Sprint Business President Jan Geldmacher detailed the carrier’s vision for the Internet of Things (IoT) in a speech this week, saying the company needs to prepare for a future in which 1 trillion devices can connect to the web. Geldmacher spoke of a converging network in which half a dozen platforms will support IoT, adding:
“Our network infrastructure is not really prepared to deal with all these trends yet.”
That’s after at least seven years of a M2M/IoT R&D lab and showcase center in Burlingame, CA which was massively scaled down a couple of years ago. Sprint was a featured speaker at the IEEE ComSocSCV 2010 seminar on IoT/M2M.
Geldmacher said the network of the future will be a converged network, combining wireless, wireline, Bluetooth, LoRa, Sigfox and unlicensed spectrum. He said mobile networks are about to be part of a sea change that will impact all of society, which he described with a quote from Son.
“The boom in the rate at which we are starting to collect, analyze and ultimately glean knowledge from data is like the Cambrian explosion, the period during which prehistoric creatures developed the five senses,” Geldmacher said in quoting Son.
“When you think about what’s next you really need to think about the megatrends,” Geldmacher said, noting demographic changes, globalization and digitization are all impacting network traffic. “Our network infrastructure is not really prepared to deal with all these trends yet.”
“We are talking about an explosion of data volumes of probably a factor of 2,400. We are talking about creating latencies that come close to the reaction time of a human being,” he said.
Geldmacher compared today’s internet of things to the internet in 1997, meaning the basic technology is falling into place but people have not really figured out all the things they can do with it.
“It’s time to innovate now,” Geldmacher said. “If you talk about how the market is divided in the IoT space I think it’s not relevant, because we’re just beginning.
“I offer to those in the room that want to partner, we are ready to partner,” Geldmacher said, adding he encouraged companies that want to make IoT technology part of their business to be brave and to believe the future is not as unpredictable as it may seem. “I think the future looks predictable if you just anticipate what’s happening in technology and apply it in the right way.”

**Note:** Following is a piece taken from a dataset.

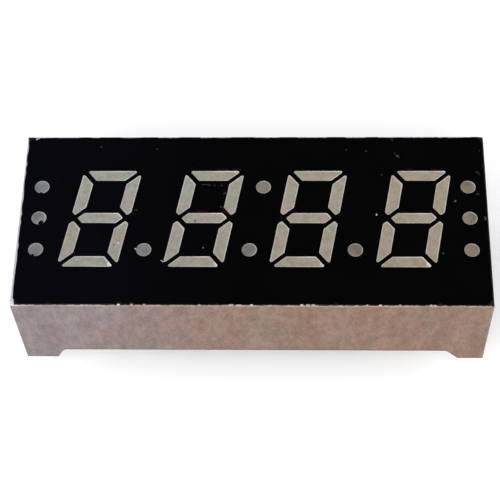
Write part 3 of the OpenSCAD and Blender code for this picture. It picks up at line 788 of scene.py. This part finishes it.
floor_mesh.from_pydata(spots.tolist(), [], squares.tolist())
floor_mesh.materials.append(surface)
floor = bpy.data.objects.new("floor", floor_mesh)
bpy.context.collection.objects.link(floor)

# each light: where it is, its width in metres and its power in watts; all point at the object
for name, spot, width, power in [
    ("soft_light_front", (-0.04, -0.19, 0.24), 0.22, 0.80),
    ("soft_light_left", (-0.26, 0.02, 0.17), 0.18, 0.26),
    ("soft_light_right", (0.26, 0.02, 0.18), 0.18, 0.26),
]:
    lamp = bpy.data.lights.new(name, "AREA")
    lamp.size, lamp.energy = width, power
    holder = bpy.data.objects.new(name, lamp)
    bpy.context.collection.objects.link(holder)
    turn = Vector(spot).to_track_quat("Z", "Y").to_matrix().to_4x4()
    holder.matrix_world = Matrix.Translation(spot) @ turn
world = bpy.data.worlds.new("surround")
bpy.context.scene.world = world
world.use_nodes = True
surround = world.node_tree.nodes["Background"]
surround.inputs["Color"].default_value = (0.95, 0.97, 1.0, 1)
surround.inputs["Strength"].default_value = 0.55
bpy.context.scene.view_settings.view_transform = "Standard"

AZIMUTH, ELEVATION, ROLL = (math.radians(angle) for angle in (4.22, 59.99, -3.57))
TARGET = Vector((-0.114, -2.357, 7.30)) * MM
DISTANCE = 94.123 * MM
LENS, SENSOR = 107.475, 36.0
back = Vector((
    math.sin(AZIMUTH) * math.cos(ELEVATION),
    -math.cos(AZIMUTH) * math.cos(ELEVATION),
    math.sin(ELEVATION),
))
level = Vector((math.cos(AZIMUTH), math.sin(AZIMUTH), 0))
upward = back.cross(level)
right = math.cos(ROLL) * level + math.sin(ROLL) * upward
up = -math.sin(ROLL) * level + math.cos(ROLL) * upward
lens = bpy.data.cameras.new("camera")
lens.lens, lens.sensor_width = LENS, SENSOR
lens.clip_start, lens.clip_end = 0.001, 10.0
camera = bpy.data.objects.new("camera", lens)
bpy.context.collection.objects.link(camera)
placed = Matrix((right, up, back)).transposed().to_4x4()
placed.translation = TARGET + back * DISTANCE
camera.matrix_world = placed
bpy.context.scene.camera = camera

Geldmacher said 94% of IoT investments yield some return on investment. Geldmacher also shared results from a recent survey of enterprises looking at IoT deployments, and listed the benefits that companies say they expect. The expectation named most often was streamlined operations, followed by higher productivity; better safety, security and monitoring; better customer service; improved automation; and increased revenue.